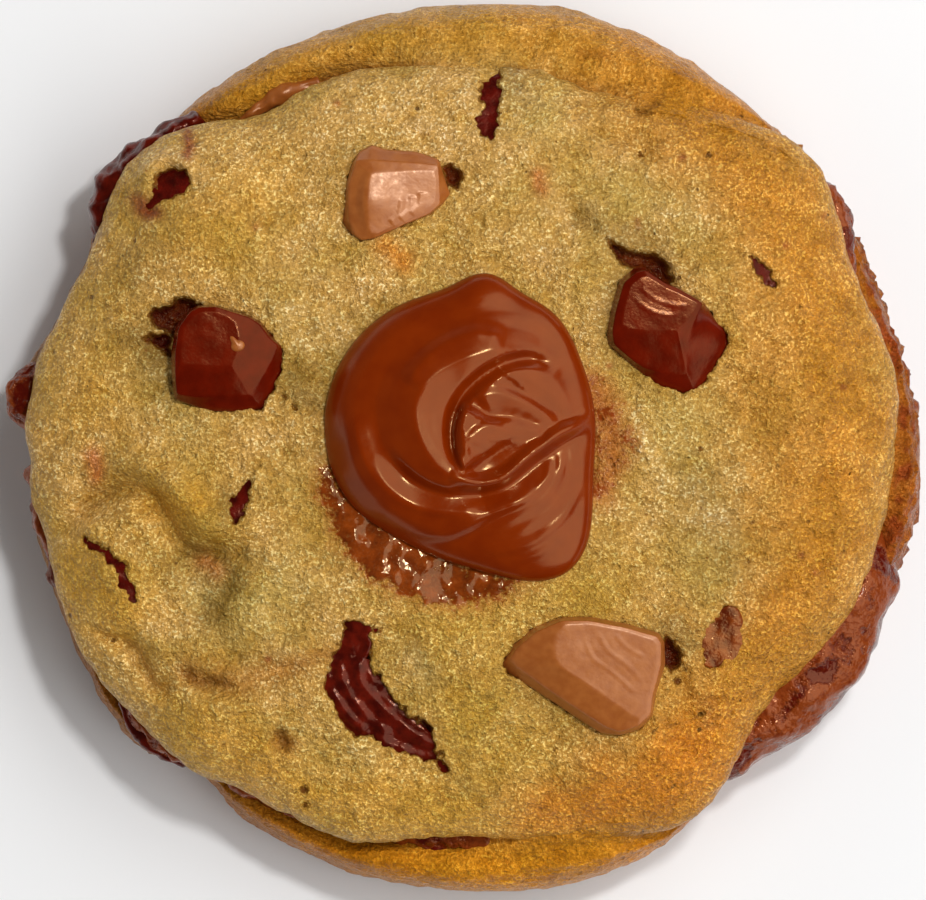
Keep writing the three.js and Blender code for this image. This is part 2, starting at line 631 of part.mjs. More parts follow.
// ---------------------------------------------------------------- chocolate in the top

function chunkRing(corners, place) {
  const points = corners.map(place);
  const turns = points.map((unused, i) => i / points.length);
  return { points, turns };
}

// The middle of the flat face.
function faceMiddle(corners) {
  const sum = (column) => corners.reduce((total, corner) => total + corner[column], 0);
  return [sum(4) / corners.length, sum(5) / corners.length];
}

// A chunk in its own frame, with its rim at height 0.
function chunkSolid({ corners, depth, rise }) {
  const shoulderHeight = ([, , sx, sy, fx, fy]) => Math.max(
    CHUNK_LOWEST_SHOULDER,
    rise - CHUNK_BEVEL_SLOPE * Math.hypot(sx - fx, sy - fy),
  );
  return ringSolid([
    pole(0, 0, -depth),
    chunkRing(corners, ([x, y]) => [CHUNK_FLOOR_SHARE * x, CHUNK_FLOOR_SHARE * y, -depth]),
    chunkRing(corners, ([x, y]) => [x, y, 0]),
    chunkRing(corners, (corner) => {
      const [rx, ry, sx, sy] = corner;
      return [
        mix(rx, sx, CHUNK_SIDE_SHARE),
        mix(ry, sy, CHUNK_SIDE_SHARE),
        CHUNK_SIDE_SHARE * shoulderHeight(corner),
      ];
    }),
    chunkRing(corners, (corner) => [corner[2], corner[3], shoulderHeight(corner)]),
    chunkRing(corners, (corner) => [corner[4], corner[5], rise]),
    pole(...faceMiddle(corners), rise),
  ]);
}

// The pit of a chunk: its rim, grown by a gap, from below its floor to above the dough.
function chunkPit({ corners, depth }) {
  const grown = (x, y, grow) => {
    const scale = 1 + grow / Math.hypot(x, y);
    return [x * scale, y * scale];
  };
  const floor = -depth - GAP;
  return ringSolid([
    pole(0, 0, floor),
    chunkRing(corners, ([x, y]) => [
      ...grown(PIT_FLOOR_SHARE * x, PIT_FLOOR_SHARE * y, GAP),
      floor,
    ]),
    chunkRing(corners, ([x, y]) => [...grown(x, y, PIT_RIM_GAP), 0]),
    chunkRing(corners, ([x, y]) => [...grown(x, y, PIT_MOUTH_GAP), CUT_ABOVE]),
    pole(0, 0, CUT_ABOVE),
  ]);
}

// Puts a chunk into the dough's surface, tilted with it.
function chunkPlacement({ x, y, sunk, tiltX, tiltY }) {
  const object = new THREE.Object3D();
  object.position.set(x, y, doughTop(x, y) - sunk);
  object.rotation.set(tiltX * DEGREE, tiltY * DEGREE, 0);
  object.updateMatrix();
  return object;
}

// A half sunk strip: its top lies just under the dough's surface and its underside is round.
function sunkStrip(piece, grow, lift) {
  const rows = smoothRows(piece.path, STRIP_STEPS);
  const last = rows.length - 1;
  const directionAt = (k) => {
    const [ax, ay] = rows[Math.max(0, k - 1)];
    const [bx, by] = rows[Math.min(last, k + 1)];
    const length = Math.hypot(bx - ax, by - ay);
    return [(bx - ax) / length, (by - ay) / length];
  };
  const rings = rows.map(([x, y, halfWidth], k) => {
    const [dx, dy] = directionAt(k);
    return ring(STRIP_SIDES, (degrees) => {
      const turn = (degrees + 180 / STRIP_SIDES) * DEGREE;
      const across = (halfWidth + grow) * Math.cos(turn);
      const [px, py] = [x - across * dy, y + across * dx];
      const surface = doughTop(px, py) - piece.recess;
      const up = Math.sin(turn);
      const z = up > 0 ? surface + lift : surface - piece.depth - grow - 0.4 * up;
      return [px, py, z];
    });
  });
  const endPole = (k, sign) => {
    const [x, y, halfWidth] = rows[k];
    const [dx, dy] = directionAt(k);
    const reach = sign * (0.7 * halfWidth + grow);
    const [px, py] = [x + reach * dx, y + reach * dy];
    return pole(px, py, doughTop(px, py) - piece.recess - 0.5 * piece.depth);
  };
  return ringSolid([endPole(0, -1), ...rings, endPole(last, 1)]);
}

// ---------------------------------------------------------------- the dollop of spread

const swirlStrokes = prepareStrokes(SWIRL_STROKES);
const dollopFloor = doughTop(DOLLOP_CENTRE.x, DOLLOP_CENTRE.y) - DOLLOP_SINK;

function dollopPoint(share, degrees, height) {
  const radius = share * outlineRadius(DOLLOP_OUTLINE, degrees);
  const [x, y] = polar(degrees, radius, 0);
  return [DOLLOP_CENTRE.x + x, DOLLOP_CENTRE.y + y, height];
}

function dollopTop(x, y, share) {
  const body = Math.sqrt(1 - share ** 3.2);
  const fade = smoothStep(1, 0.8, share);
  return dollopFloor + DOLLOP_SINK + DOLLOP_HEIGHT * body * mix(0.82, 1, 1 - share)
    + fade * sumOfStrokes(swirlStrokes, x, y);
}

function dollop() {
  const size = DOLLOP_OUTLINE.base;
  const rimCount = ringCount(size, 1.3 * SPREAD_SPACING);
  const rings = [
    pole(DOLLOP_CENTRE.x, DOLLOP_CENTRE.y, dollopFloor),
    ring(rimCount, (degrees) => dollopPoint(0.93, degrees, dollopFloor)),
    ring(rimCount, (degrees) => dollopPoint(1, degrees, dollopFloor + DOLLOP_SINK)),
  ];
  const topRing = (share) => {
    const count = Math.min(rimCount, ringCount(share * size, SPREAD_SPACING));
    return ring(count, (degrees) => {
      const [x, y] = dollopPoint(share, degrees, 0);
      return [x, y, dollopTop(x, y, share)];
    });
  };
  for (const share of [0.985, 0.95]) rings.push(topRing(share));
  const steps = Math.round((0.95 * size) / SPREAD_SPACING);
  for (let k = steps - 1; k > 0; k -= 1) rings.push(topRing((0.95 * k) / steps));
  const { x, y } = DOLLOP_CENTRE;
  rings.push(pole(x, y, dollopTop(x, y, 0)));
  return ringSolid(rings);
}

// The shallow seat that the dollop has pressed into the dough.
function dollopSeat() {
  const count = 48;
  const grow = 1 + GAP / DOLLOP_OUTLINE.base;
  const seatRing = (share, z) => ring(count, (degrees) => dollopPoint(share * grow, degrees, z));
  const { x, y } = DOLLOP_CENTRE;
  return ringSolid([
    pole(x, y, dollopFloor - GAP),
    seatRing(0.95, dollopFloor - GAP),
    seatRing(1.01, dollopFloor + DOLLOP_SINK),
    seatRing(1.01, dollopFloor + CUT_ABOVE),
    pole(x, y, dollopFloor + CUT_ABOVE),
  ]);
}

// ---------------------------------------------------------------- the cookie

const cookie = new THREE.Group();

function addPiece(name, geometry, { colour, roughness = 0.35 }) {
  const material = new THREE.MeshStandardMaterial({ color: colour, roughness, metalness: 0 });
  const mesh = new THREE.Mesh(geometry, material);
  mesh.name = name;
  cookie.add(mesh);
  return mesh;
}

let upper = toManifold(upperDough());
let lower = toManifold(lowerDough());
let filling = toManifold(fillingLayer(0))
  .add(toManifold(seamBulge(LEAK.path, LEAK_SIDES, 2, 0)));
const fillingRoom = toManifold(fillingLayer(GAP))
  .add(toManifold(seamBulge(LEAK.path, LEAK_SIDES, 2, GAP)));
upper = upper.subtract(fillingRoom).subtract(toManifold(dollopSeat()));
lower = lower.subtract(fillingRoom);

for (const [name, chunk] of Object.entries(CHUNKS)) {
  const mesh = addPiece(name, chunkSolid(chunk), chunk);
  const placement = chunkPlacement(chunk.place);
  mesh.position.copy(placement.position);
  mesh.rotation.copy(placement.rotation);
  upper = upper.subtract(toManifold(chunkPit(chunk).applyMatrix4(placement.matrix)));
}

for (const [name, piece] of Object.entries(MELTED_PIECES)) {
  addPiece(name, sunkStrip(piece, 0, 0), piece);
  upper = upper.subtract(toManifold(sunkStrip(piece, GAP, 4)));
}

for (const [name, piece] of Object.entries(SEAM_PIECES)) {
  addPiece(name, seamBulge(piece.path, STRIP_SIDES, STRIP_STEPS, 0), piece);
  const room = toManifold(seamBulge(piece.path, STRIP_SIDES, STRIP_STEPS, GAP));
  upper = upper.subtract(room);
  lower = lower.subtract(room);
  filling = filling.subtract(room);
}

addPiece('lower_dough', toGeometry(lower), { colour: 0xb8823a, roughness: 0.8 });
addPiece('upper_dough', toGeometry(upper), { colour: 0xbd9552, roughness: 0.8 });
addPiece('filling', toGeometry(filling), LEAK);
addPiece('spread_dollop', dollop(), { colour: 0x7f3a12, roughness: 0.25 });

export default cookie;
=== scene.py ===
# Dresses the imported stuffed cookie: fine baked dough, melted filling, bar chocolate and spread.
#
# The cookie's forms are worked out from the same named sizes as its solids, with a much finer
# mesh and the small relief that the solids leave out. Sizes are in millimetres and angles in
# degrees, in the row frame: +X right and +Y up in the plan of the top, +Z up. Colours are sRGB.

import bpy
import numpy as np
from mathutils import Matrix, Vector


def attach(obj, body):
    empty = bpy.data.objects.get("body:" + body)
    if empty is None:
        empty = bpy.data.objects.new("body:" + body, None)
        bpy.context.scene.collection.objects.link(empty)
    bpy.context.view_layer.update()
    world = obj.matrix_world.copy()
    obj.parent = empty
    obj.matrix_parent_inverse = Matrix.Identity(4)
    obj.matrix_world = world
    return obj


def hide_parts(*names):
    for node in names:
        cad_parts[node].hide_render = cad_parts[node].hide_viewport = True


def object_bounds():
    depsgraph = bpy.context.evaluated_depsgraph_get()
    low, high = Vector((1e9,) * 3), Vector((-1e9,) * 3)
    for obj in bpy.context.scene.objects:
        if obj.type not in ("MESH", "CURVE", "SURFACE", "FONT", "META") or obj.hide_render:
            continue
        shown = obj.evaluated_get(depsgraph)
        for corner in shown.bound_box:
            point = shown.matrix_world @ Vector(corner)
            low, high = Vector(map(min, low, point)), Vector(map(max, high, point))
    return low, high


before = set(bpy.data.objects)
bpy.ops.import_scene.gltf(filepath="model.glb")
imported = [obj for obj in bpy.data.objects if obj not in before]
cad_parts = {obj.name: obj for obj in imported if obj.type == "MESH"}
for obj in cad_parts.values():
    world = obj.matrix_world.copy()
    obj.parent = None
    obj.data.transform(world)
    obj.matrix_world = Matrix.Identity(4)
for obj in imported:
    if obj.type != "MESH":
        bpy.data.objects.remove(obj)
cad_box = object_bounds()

MM = 0.001
UP = np.array([0.0, 0.0, 1.0])

# ------------------------------------------------------------------ sizes shared with the solids

GAP = 0.35
SEAM_HEIGHT = 11.3
LOWER_WIDEST_HEIGHT = 5.8
FLOOR_INSET = 6.0
LIP_RISE = 2.6
LIP_FULL_WIDTH = 5.0
LIP_FIRST_WIDTH = 1.5
UPPER_WIDEST_HEIGHT = 16
UPPER_UNDERCUT = 2.2
CROWN_HEIGHT = 24.8
CROWN_POWER = 2.7
FILLING_THICKNESS = 3.0
FILLING_RIM = 1.4
DOLLOP_SINK = 1.1
DOLLOP_HEIGHT = 6.6

# Outlines seen from above: a base radius, then smooth bumps as angle, spread and push.
LOWER_OUTLINE = (52.6, [
    (-5, 14, 2.7), (42, 12, 1.2), (74, 14, 1.8), (115, 16, 0.4), (157, 8, -1.8), (170, 4, 1.4),
    (-165, 16, -0.6), (-140, 5, 0.9), (-129, 5, -2.0), (-117, 10, -0.8), (-75, 16, 1.2),
    (-49, 5, -1.0), (-38, 12, -3.0),
])
UPPER_OUTLINE = (51, [
    (9, 8, 1.5), (41, 8, 3.9), (68, 5, -1.2), (84, 20, -5.0), (110, 9, -1.2), (121, 5, -2.6),
    (139, 6, 1.8), (156, 6, -0.9), (177, 11, 1.4), (-167, 3, -0.8), (-150, 10, 0.9),
    (-131, 3, 0.8), (-106, 6, 1.8), (-95, 24, -4.6), (-58, 8, 2.9), (-39, 10, -3.2),
])
FILLING_OUTLINE = (48.6, [
    (34, 8, 7.2), (88, 30, -5.0), (178, 22, 3.2), (-138, 7, 2.6), (-93, 9, -0.8), (-60, 10, -4.5),
])
DOLLOP_CENTRE = (-0.4, 2.8)
DOLLOP_OUTLINE = (16.2, [(52, 14, 1.4), (80, 9, 2.2), (-118, 16, -0.9), (-53, 17, 5.4)])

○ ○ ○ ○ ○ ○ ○

◆ **PROBLEM REQUIREMENTS**:
Start at the line with "0xb8823a, roughness: 0.8", stop at the line with "for corner in", and return every line in that stretch exactly, those two included.

◆ **EXERCISE RESPONSE**:
addPiece('lower_dough', toGeometry(lower), { colour: 0xb8823a, roughness: 0.8 });
addPiece('upper_dough', toGeometry(upper), { colour: 0xbd9552, roughness: 0.8 });
addPiece('filling', toGeometry(filling), LEAK);
addPiece('spread_dollop', dollop(), { colour: 0x7f3a12, roughness: 0.25 });

export default cookie;
=== scene.py ===
# Dresses the imported stuffed cookie: fine baked dough, melted filling, bar chocolate and spread.
#
# The cookie's forms are worked out from the same named sizes as its solids, with a much finer
# mesh and the small relief that the solids leave out. Sizes are in millimetres and angles in
# degrees, in the row frame: +X right and +Y up in the plan of the top, +Z up. Colours are sRGB.

import bpy
import numpy as np
from mathutils import Matrix, Vector


def attach(obj, body):
    empty = bpy.data.objects.get("body:" + body)
    if empty is None:
        empty = bpy.data.objects.new("body:" + body, None)
        bpy.context.scene.collection.objects.link(empty)
    bpy.context.view_layer.update()
    world = obj.matrix_world.copy()
    obj.parent = empty
    obj.matrix_parent_inverse = Matrix.Identity(4)
    obj.matrix_world = world
    return obj


def hide_parts(*names):
    for node in names:
        cad_parts[node].hide_render = cad_parts[node].hide_viewport = True


def object_bounds():
    depsgraph = bpy.context.evaluated_depsgraph_get()
    low, high = Vector((1e9,) * 3), Vector((-1e9,) * 3)
    for obj in bpy.context.scene.objects:
        if obj.type not in ("MESH", "CURVE", "SURFACE", "FONT", "META") or obj.hide_render:
            continue
        shown = obj.evaluated_get(depsgraph)
        for corner in shown.bound_box:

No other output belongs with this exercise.